Begin at the first line below and copy each line exactly, ending with the line where "# ---- Materials" appears.

▸ Extracted records
----------------

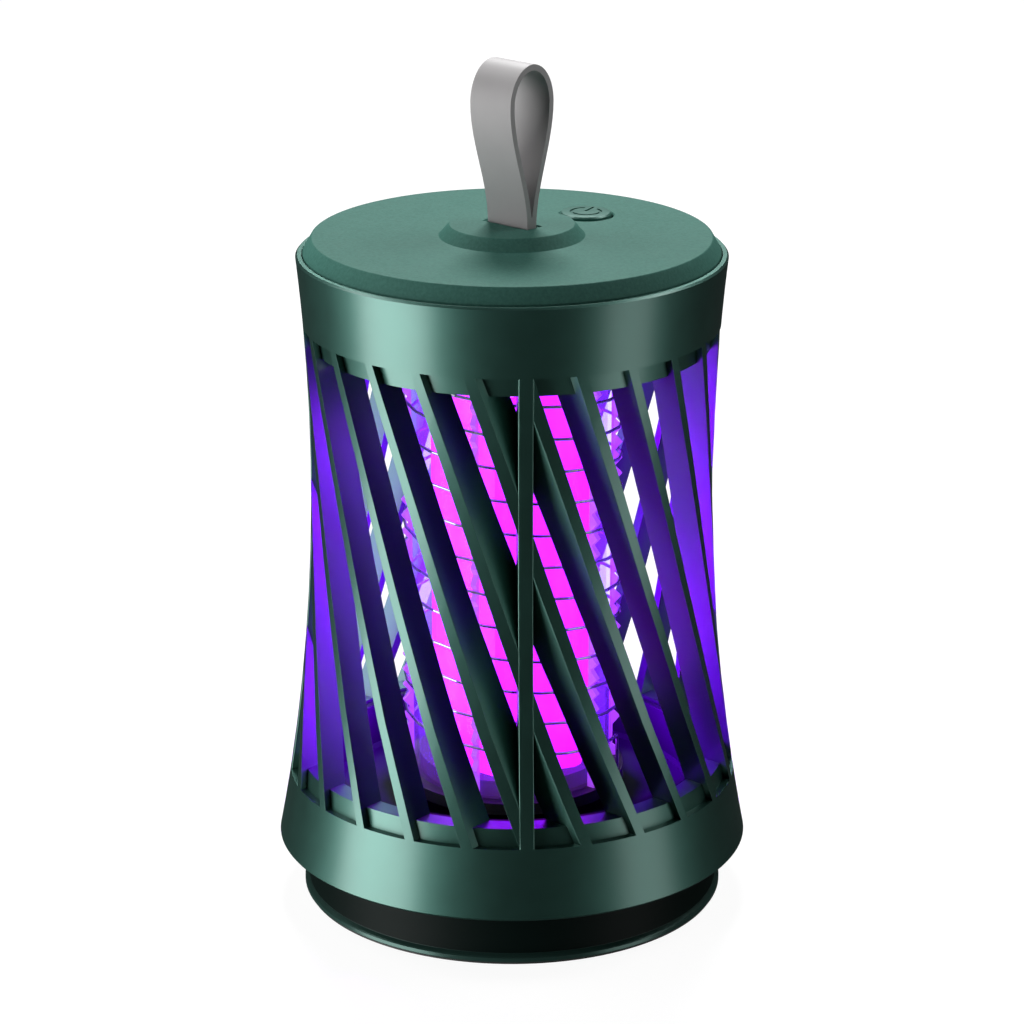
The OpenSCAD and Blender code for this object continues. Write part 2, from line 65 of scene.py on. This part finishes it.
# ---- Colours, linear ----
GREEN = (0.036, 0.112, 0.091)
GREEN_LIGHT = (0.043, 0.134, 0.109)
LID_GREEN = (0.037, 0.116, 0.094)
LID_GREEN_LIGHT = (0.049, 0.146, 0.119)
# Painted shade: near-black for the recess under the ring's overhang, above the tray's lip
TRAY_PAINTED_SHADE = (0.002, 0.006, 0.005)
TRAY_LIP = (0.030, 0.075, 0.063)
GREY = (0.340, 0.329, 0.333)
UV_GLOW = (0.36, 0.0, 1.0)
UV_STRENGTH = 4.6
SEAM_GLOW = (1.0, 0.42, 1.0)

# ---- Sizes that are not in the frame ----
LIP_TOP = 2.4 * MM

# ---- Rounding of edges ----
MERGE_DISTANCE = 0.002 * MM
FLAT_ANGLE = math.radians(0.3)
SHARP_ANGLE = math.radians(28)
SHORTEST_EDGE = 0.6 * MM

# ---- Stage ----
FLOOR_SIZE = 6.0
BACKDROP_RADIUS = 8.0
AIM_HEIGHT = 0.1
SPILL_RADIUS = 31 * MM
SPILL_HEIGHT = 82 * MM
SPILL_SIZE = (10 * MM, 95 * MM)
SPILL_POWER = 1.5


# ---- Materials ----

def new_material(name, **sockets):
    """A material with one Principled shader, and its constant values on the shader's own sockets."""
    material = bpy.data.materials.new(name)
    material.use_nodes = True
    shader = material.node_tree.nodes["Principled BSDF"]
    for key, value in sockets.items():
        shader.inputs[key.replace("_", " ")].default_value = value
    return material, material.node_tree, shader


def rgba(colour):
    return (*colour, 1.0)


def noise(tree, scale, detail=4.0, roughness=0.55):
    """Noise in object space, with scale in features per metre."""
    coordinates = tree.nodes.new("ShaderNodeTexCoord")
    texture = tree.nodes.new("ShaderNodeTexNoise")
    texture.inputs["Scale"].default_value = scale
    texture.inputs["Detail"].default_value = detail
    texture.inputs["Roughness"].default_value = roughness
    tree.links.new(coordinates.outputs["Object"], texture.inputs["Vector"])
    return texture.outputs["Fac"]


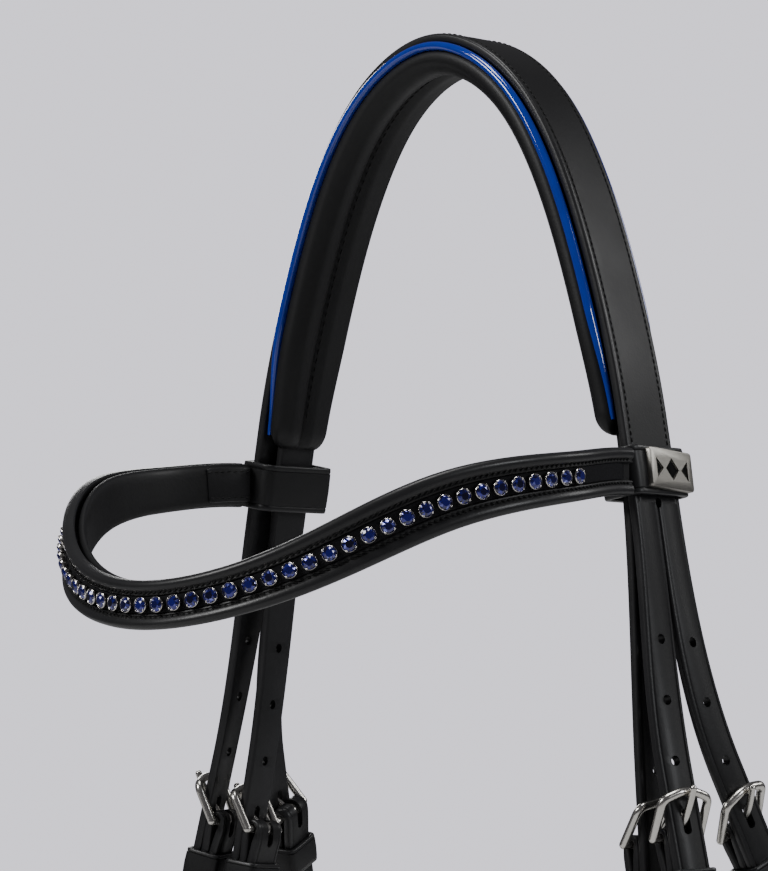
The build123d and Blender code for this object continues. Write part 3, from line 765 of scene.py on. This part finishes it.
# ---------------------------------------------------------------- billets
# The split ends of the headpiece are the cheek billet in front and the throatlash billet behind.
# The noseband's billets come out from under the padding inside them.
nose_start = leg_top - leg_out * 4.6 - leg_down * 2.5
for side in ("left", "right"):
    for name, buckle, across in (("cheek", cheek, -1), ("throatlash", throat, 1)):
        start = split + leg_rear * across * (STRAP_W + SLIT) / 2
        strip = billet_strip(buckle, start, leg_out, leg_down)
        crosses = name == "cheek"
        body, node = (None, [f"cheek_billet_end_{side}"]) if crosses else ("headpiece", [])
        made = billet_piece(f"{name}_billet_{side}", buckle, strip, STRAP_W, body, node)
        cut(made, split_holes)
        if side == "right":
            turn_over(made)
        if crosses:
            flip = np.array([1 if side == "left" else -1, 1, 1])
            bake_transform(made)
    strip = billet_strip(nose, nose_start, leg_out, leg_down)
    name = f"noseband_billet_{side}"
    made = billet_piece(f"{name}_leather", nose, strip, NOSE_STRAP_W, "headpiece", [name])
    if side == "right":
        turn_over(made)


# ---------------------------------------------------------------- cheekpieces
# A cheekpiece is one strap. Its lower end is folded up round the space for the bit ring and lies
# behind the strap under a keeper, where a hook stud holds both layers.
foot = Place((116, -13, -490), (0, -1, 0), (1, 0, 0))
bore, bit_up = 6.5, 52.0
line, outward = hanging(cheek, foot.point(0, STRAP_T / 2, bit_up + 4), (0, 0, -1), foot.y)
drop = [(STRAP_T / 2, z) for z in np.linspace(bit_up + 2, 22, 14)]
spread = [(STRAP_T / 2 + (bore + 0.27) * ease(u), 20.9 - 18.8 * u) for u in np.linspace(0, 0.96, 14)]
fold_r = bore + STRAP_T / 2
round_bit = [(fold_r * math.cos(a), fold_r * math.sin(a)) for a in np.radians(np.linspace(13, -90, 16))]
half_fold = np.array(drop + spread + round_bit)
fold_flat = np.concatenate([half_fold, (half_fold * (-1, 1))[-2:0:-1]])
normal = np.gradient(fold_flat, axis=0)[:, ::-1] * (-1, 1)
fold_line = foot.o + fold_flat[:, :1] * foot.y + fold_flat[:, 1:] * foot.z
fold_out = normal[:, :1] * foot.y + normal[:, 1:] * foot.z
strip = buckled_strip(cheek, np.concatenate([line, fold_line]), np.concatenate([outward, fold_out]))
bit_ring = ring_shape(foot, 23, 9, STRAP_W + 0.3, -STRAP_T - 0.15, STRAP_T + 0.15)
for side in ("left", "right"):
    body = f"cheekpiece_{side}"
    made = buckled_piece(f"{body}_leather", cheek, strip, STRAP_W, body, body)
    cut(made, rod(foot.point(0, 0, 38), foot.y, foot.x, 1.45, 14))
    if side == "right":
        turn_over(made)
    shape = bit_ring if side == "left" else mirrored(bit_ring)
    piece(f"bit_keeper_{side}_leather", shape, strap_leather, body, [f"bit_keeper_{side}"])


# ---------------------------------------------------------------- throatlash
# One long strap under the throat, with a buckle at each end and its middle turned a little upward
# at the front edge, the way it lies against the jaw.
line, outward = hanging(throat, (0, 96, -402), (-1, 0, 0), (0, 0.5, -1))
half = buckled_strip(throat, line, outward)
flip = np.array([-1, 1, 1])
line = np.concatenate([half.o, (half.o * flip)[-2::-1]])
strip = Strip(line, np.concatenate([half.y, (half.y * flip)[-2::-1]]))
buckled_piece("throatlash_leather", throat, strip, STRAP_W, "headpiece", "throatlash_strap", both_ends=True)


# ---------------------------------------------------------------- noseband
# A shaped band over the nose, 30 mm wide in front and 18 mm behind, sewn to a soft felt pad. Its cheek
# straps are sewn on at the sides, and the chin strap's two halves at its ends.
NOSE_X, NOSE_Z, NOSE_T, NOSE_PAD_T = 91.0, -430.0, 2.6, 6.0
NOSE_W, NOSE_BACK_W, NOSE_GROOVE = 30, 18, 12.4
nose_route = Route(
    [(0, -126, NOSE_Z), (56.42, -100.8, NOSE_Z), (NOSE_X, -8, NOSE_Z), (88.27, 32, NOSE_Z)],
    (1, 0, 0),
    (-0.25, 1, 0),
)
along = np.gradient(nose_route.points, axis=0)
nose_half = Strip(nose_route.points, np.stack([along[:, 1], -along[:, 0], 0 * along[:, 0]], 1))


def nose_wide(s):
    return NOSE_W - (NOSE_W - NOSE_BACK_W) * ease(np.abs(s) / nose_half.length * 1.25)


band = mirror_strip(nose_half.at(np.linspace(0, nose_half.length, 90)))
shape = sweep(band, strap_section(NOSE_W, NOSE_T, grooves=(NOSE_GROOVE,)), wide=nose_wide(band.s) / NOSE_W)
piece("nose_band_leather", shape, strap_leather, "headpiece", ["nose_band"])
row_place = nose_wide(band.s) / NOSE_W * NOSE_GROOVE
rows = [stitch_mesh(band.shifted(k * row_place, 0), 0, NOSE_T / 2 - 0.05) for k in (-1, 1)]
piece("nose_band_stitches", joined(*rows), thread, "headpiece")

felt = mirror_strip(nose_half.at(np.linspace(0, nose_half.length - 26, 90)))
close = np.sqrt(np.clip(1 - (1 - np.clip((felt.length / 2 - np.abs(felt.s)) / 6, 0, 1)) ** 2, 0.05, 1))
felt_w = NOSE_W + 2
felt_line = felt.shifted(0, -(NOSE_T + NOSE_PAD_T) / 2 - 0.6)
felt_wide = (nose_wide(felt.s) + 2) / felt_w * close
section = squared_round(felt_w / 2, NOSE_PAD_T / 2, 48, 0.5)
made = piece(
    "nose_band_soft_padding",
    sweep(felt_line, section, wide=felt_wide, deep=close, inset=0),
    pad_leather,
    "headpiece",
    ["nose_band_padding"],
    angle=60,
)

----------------

▸ Problem solution
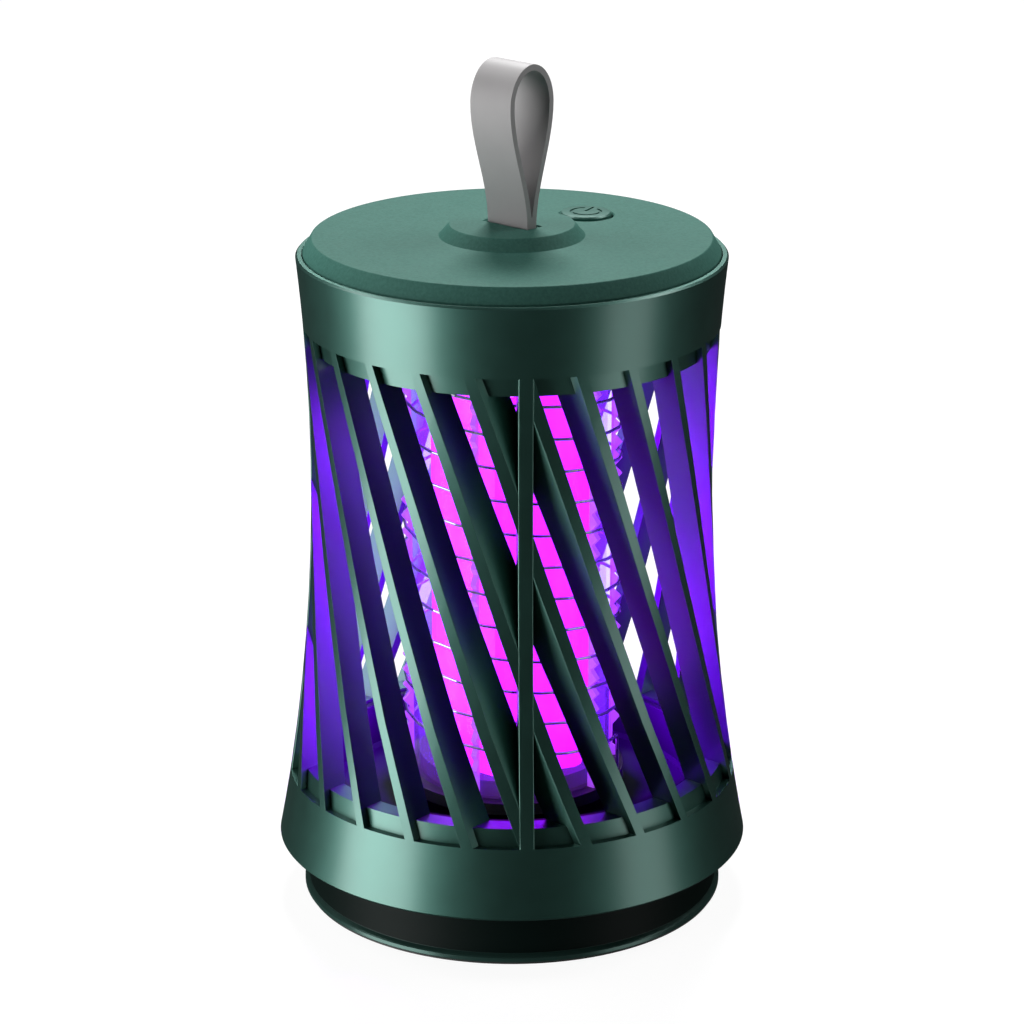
The OpenSCAD and Blender code for this object continues. Write part 2, from line 65 of scene.py on. This part finishes it.
# ---- Colours, linear ----
GREEN = (0.036, 0.112, 0.091)
GREEN_LIGHT = (0.043, 0.134, 0.109)
LID_GREEN = (0.037, 0.116, 0.094)
LID_GREEN_LIGHT = (0.049, 0.146, 0.119)
# Painted shade: near-black for the recess under the ring's overhang, above the tray's lip
TRAY_PAINTED_SHADE = (0.002, 0.006, 0.005)
TRAY_LIP = (0.030, 0.075, 0.063)
GREY = (0.340, 0.329, 0.333)
UV_GLOW = (0.36, 0.0, 1.0)
UV_STRENGTH = 4.6
SEAM_GLOW = (1.0, 0.42, 1.0)

# ---- Sizes that are not in the frame ----
LIP_TOP = 2.4 * MM

# ---- Rounding of edges ----
MERGE_DISTANCE = 0.002 * MM
FLAT_ANGLE = math.radians(0.3)
SHARP_ANGLE = math.radians(28)
SHORTEST_EDGE = 0.6 * MM

# ---- Stage ----
FLOOR_SIZE = 6.0
BACKDROP_RADIUS = 8.0
AIM_HEIGHT = 0.1
SPILL_RADIUS = 31 * MM
SPILL_HEIGHT = 82 * MM
SPILL_SIZE = (10 * MM, 95 * MM)
SPILL_POWER = 1.5


# ---- Materials ----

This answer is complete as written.